People continue to eat fish from the Hudson.

Some say the answer to the PCB problem is "just don't eat the fish." This approach ignores reality. Studies show that people who fish the river – for recreation, cultural practice or subsistence – continue to eat the fish they catch and to bring them home to their families. And accepting that we can't eat Hudson River fish would simply write off this important natural resource.

The Hudson River is not cleaning itself.

PCB levels in river water and fish have declined significantly since 1977, which some people offer as proof that the river is cleaning itself. But, the decline is largely due to the ban on PCB discharges that went into effect that year. When direct discharges of the contaminant were stopped, PCB concentrations in river water and fish logically dropped as well. But many of the PCBs discharged into the river decades ago remain in the river sediment.

PCBs in the sediment are not safely buried.

River sediment is continually redistributed across the bottom by erosion and river flows. This movement exposes PCB-contaminated sediment, making it available to the fish. Elevated levels of PCBs, up to 600 parts per million (ppm), are still found at the surface of the sediment, and 60% of the sediment core samples taken by EPA had PCBs in the top nine inches.

Although PCBs do break down, they remain in the river and are hazardous.

The endurable quality of PCBs, which made them valuable as industrial products, makes them hazardous to the environment. PCBs degrade naturally over time, but the process -- called natural dechlorination -- does not make them harmless. EPA considers all PCBs, regardless of their level of chlorination, to be hazardous to people's health. The PCBs may change, but they don't go away.

PCB levels in fish are no longer going down.

Although PCB levels in fish have decreased over the past twenty years, the downward trend has leveled off. In fact, average PCB levels in the fish of the upper Hudson have not changed significantly in seven years. They are still high enough to pose a risk to people and trigger restrictions on eating fish and a ban on commercial fishing.

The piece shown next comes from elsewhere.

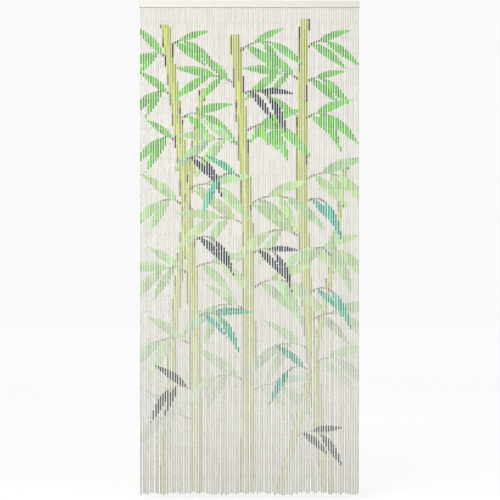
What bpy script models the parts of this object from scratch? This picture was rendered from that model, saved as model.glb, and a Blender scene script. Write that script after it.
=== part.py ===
"""Bamboo door curtain: straight strands of slim bamboo beads that hang from a wooden headrail.

Metres, +Z up and +X to the right. The front faces -Y, and the origin is the middle of the
headrail's back face, where the curtain meets the wall or the door frame.
"""

import collections
import math
import random

import bmesh
import bpy
from mathutils import Vector

# Headrail
RAIL_LENGTH = 0.900
RAIL_HEIGHT = 0.027
RAIL_DEPTH = 0.012
RAIL_EDGE = 0.0010
RAIL_EDGE_STEPS = 2

# Strands of beads, each a square rod of the beads' width
STRAND_COUNT = 90
STRAND_PITCH = 0.00995
BEAD_WIDTH = 0.0065
BEAD_PITCH = 0.062
BEADS_IN_STRAND = 32
STRAND_DROP = BEADS_IN_STRAND * BEAD_PITCH
STRAND_FIELD = (STRAND_COUNT - 1) * STRAND_PITCH + BEAD_WIDTH

# Root strip that the strands grow from, seated in a groove under the headrail
FIT_GAP = 0.0003
STRIP_MARGIN = 0.0010
STRIP_LENGTH = STRAND_FIELD + 2 * STRIP_MARGIN
STRIP_DEPTH = 0.0073
STRIP_HEIGHT = 0.0040
ROOT_SINK = 0.0015
GROOVE_OVERCUT = 0.0050

# How unevenly the strands hang: at each level, given as a share of the drop, a strand may
# stray this far to the side and this far outward from a plumb line
Level = collections.namedtuple("Level", "share side outward")
LEVELS = (
    Level(share=0.00, side=0.0002, outward=0.0002),
    Level(share=0.24, side=0.0007, outward=0.0008),
    Level(share=0.49, side=0.0010, outward=0.0012),
    Level(share=0.75, side=0.0012, outward=0.0014),
    Level(share=1.00, side=0.0014, outward=0.0016),
)
HANG_SEED = 23
END_SCATTER = 0.0060
END_WAVE = 0.0035
END_WAVES = 3.4

RAIL_COLOUR = (0.83, 0.81, 0.76)
RAIL_ROUGHNESS = 0.55
BEAD_COLOUR = (0.72, 0.70, 0.62)
BEAD_ROUGHNESS = 0.50


def clear_scene():
    for obj in list(bpy.data.objects):
        bpy.data.objects.remove(obj, do_unlink=True)


def make_material(name, colour, roughness):
    material = bpy.data.materials.new(name)
    material.use_nodes = True
    shader = material.node_tree.nodes["Principled BSDF"]
    shader.inputs["Base Color"].default_value = (*colour, 1.0)
    shader.inputs["Roughness"].default_value = roughness
    shader.inputs["Metallic"].default_value = 0.0
    material.diffuse_color = (*colour, 1.0)
    return material


def add_object(name, bm, location, parent):
    """Links the mesh as an object under its parent, with its origin at location."""
    mesh = bpy.data.meshes.new(name)
    bm.to_mesh(mesh)
    bm.free()
    obj = bpy.data.objects.new(name, mesh)
    obj.location = location
    obj.parent = parent
    bpy.context.collection.objects.link(obj)
    return obj


def box_mesh(size, centre):
    bm = bmesh.new()
    bmesh.ops.create_cube(bm, size=1.0)
    bmesh.ops.scale(bm, vec=size, verts=bm.verts)
    bmesh.ops.translate(bm, vec=centre, verts=bm.verts)
    return bm


def as_guide(obj):
    """A shape that only cuts or adds to another one."""
    obj.display_type = "WIRE"
    obj.hide_render = True


def join_by_boolean(obj, other, operation):
    boolean = obj.modifiers.new(operation.lower(), "BOOLEAN")
    boolean.operation = operation
    boolean.solver = "EXACT"
    boolean.object = other
    as_guide(other)


def make_headrail(curtain):
    """A plain batten with eased edges and a closed groove in its underside."""
    size = (RAIL_LENGTH, RAIL_DEPTH, RAIL_HEIGHT)
    rail = add_object("headrail", box_mesh(size, (0, 0, 0)), (0, -RAIL_DEPTH / 2, 0), curtain)
    edges = rail.modifiers.new("eased_edges", "BEVEL")
    edges.width = RAIL_EDGE
    edges.segments = RAIL_EDGE_STEPS
    edges.limit_method = "ANGLE"

    groove_top = STRIP_HEIGHT + FIT_GAP
    groove_size = (
        STRIP_LENGTH + 2 * FIT_GAP,
        STRIP_DEPTH + 2 * FIT_GAP,
        groove_top + GROOVE_OVERCUT,
    )
    groove_centre = (0, 0, (groove_top - GROOVE_OVERCUT) / 2)
    underside = (0, 0, -RAIL_HEIGHT / 2)
    groove = add_object("groove_cutter", box_mesh(groove_size, groove_centre), underside, rail)
    join_by_boolean(rail, groove, "DIFFERENCE")
    rail.data.materials.append(make_material("painted_batten", RAIL_COLOUR, RAIL_ROUGHNESS))
    return rail


def strand_drop(strand, scatter):
    """The strand's own length: the lower ends make a slow wave with a scatter of their own."""
    across = strand / (STRAND_COUNT - 1)
    wave = END_WAVE * math.sin(2 * math.pi * END_WAVES * across)
    return STRAND_DROP + wave + scatter.uniform(-END_SCATTER, END_SCATTER)


def strand_line(strand, scatter):
    """The strand's middle line as a point for each level, from its root in the strip down."""
    plumb_x = (strand - (STRAND_COUNT - 1) / 2) * STRAND_PITCH
    drop = strand_drop(strand, scatter)
    line = []
    for level in LEVELS:
        x = plumb_x + scatter.uniform(-level.side, level.side)
        y = scatter.uniform(-level.outward, level.outward)
        line.append(Vector((x, y, -level.share * drop)))
    root = line[0] + Vector((0, 0, ROOT_SINK))
    return [root, *line[1:]]


def add_strand(bm, line):
    """A square rod along the line: a ring of corners at each point, and faces between rings."""
    half = BEAD_WIDTH / 2
    corners = ((-half, -half), (half, -half), (half, half), (-half, half))
    rings = [[bm.verts.new(point + Vector((x, y, 0))) for x, y in corners] for point in line]
    for upper, lower in zip(rings, rings[1:]):
        for side in range(len(corners)):
            after = (side + 1) % len(corners)
            bm.faces.new((upper[side], lower[side], lower[after], upper[after]))
    bm.faces.new(rings[0])
    bm.faces.new(reversed(rings[-1]))


def make_strands(curtain):
    """All strands, fused at their roots into the strip that sits in the headrail's groove."""
    underside = (0, -RAIL_DEPTH / 2, -RAIL_HEIGHT / 2)
    strip_size = (STRIP_LENGTH, STRIP_DEPTH, STRIP_HEIGHT)
    strip_mesh = box_mesh(strip_size, (0, 0, STRIP_HEIGHT / 2))
    strands = add_object("strands", strip_mesh, underside, curtain)

    scatter = random.Random(HANG_SEED)
    bm = bmesh.new()
    for strand in range(STRAND_COUNT):
        add_strand(bm, strand_line(strand, scatter))
    rods = add_object("strand_rods", bm, (0, 0, 0), strands)
    join_by_boolean(strands, rods, "UNION")
    strands.data.materials.append(make_material("bamboo_beads", BEAD_COLOUR, BEAD_ROUGHNESS))
    return strands


def main():
    clear_scene()
    curtain = bpy.data.objects.new("door_curtain", None)
    bpy.context.collection.objects.link(curtain)
    make_headrail(curtain)
    make_strands(curtain)


main()
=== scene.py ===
"""Looks of a bamboo door curtain: strands of printed bamboo beads, the wire eyes that link them,
the painted headrail, and a plain studio to see them in. Metres, front towards -Y."""

import collections
import math

import bmesh
import bpy
import numpy as np
from bpy.props import FloatProperty, FloatVectorProperty, IntProperty, PointerProperty
from bpy.types import Operator, Panel, PropertyGroup
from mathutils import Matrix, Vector


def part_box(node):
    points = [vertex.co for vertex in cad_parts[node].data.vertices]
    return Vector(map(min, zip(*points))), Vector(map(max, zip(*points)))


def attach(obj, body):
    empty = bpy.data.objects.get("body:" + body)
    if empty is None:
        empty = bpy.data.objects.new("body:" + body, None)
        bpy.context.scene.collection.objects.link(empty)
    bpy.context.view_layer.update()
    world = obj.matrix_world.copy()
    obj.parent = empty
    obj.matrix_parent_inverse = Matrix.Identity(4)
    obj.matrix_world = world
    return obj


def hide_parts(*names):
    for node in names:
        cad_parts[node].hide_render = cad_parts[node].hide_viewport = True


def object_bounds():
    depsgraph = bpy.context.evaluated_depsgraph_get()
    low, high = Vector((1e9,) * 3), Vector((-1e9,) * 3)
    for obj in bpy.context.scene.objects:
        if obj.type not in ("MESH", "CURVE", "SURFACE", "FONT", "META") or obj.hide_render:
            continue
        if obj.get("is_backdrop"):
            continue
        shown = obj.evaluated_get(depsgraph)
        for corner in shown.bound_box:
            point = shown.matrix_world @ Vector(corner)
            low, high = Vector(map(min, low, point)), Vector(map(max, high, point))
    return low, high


bl_info = {
    "name": "Bamboo door curtain",
    "version": (1, 0, 0),
    "blender": (4, 5, 0),
    "location": "3D View > Sidebar > Door curtain",
    "description": "Dresses a door curtain with printed bamboo beads, wire eyes and a painted headrail",
    "category": "Object",
}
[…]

PCBs move throughout the river.

A sophisticated scientific technique fingerprinted where the PCBs come from and where they go. It enabled us to track the movement of PCBs from the sediment of the Thompson Island Pool -- the most heavily contaminated section of the river -- through the water, to as far downstream as Kingston, New York, 100 miles south. The fingerprints also reveal that the three-fold increase in PCBs, as water flows through the Thompson Island Pool, comes from the sediment.

Source control alone will not clean up the river.

Each day, about five to six ounces of PCBs enter the river at the top of the Thompson Island Pool through fractures in the bedrock underneath the General Electric (GE) Hudson Falls plant. Samples show that about one to 1-1/2 pounds of PCBs flow out of the Thompson Island Pool every day. It's simple math. The additional PCBs come from the river sediment. By turning off the Hudson Falls spigot, PCB levels in fish should go down somewhat. That's why source control is an important complement to EPA's cleanup plan. But, without targeted dredging, PCBs in the sediment will continue to find their way into fish at unacceptable levels and for an unacceptable length of time.

Letting nature take its course will not protect people who eat fish from the Hudson.

It has been suggested that if no action were taken other than source control, the levels of PCBs in fish will meet the federal Food and Drug Administration (FDA) tolerance level of 2 ppm between 2010 and 2014. FDA standards reflect a "market basket" approach, which assume people eat a variety of fish from a variety of places, purchased at their local market. A PCB level of 2 ppm is not sufficient to protect people who regularly eat fish from the Hudson River. That's why we have developed a risk-based concentration of .05 ppm as our goal for PCBs in fish. That is also the advisory level for unrestricted consumption accepted for the Great Lakes.

The Hudson River can one day be as healthy as it is beautiful. But, it will take the collective will of the thousands of people who cherish the river for its history, its resources and its natural beauty.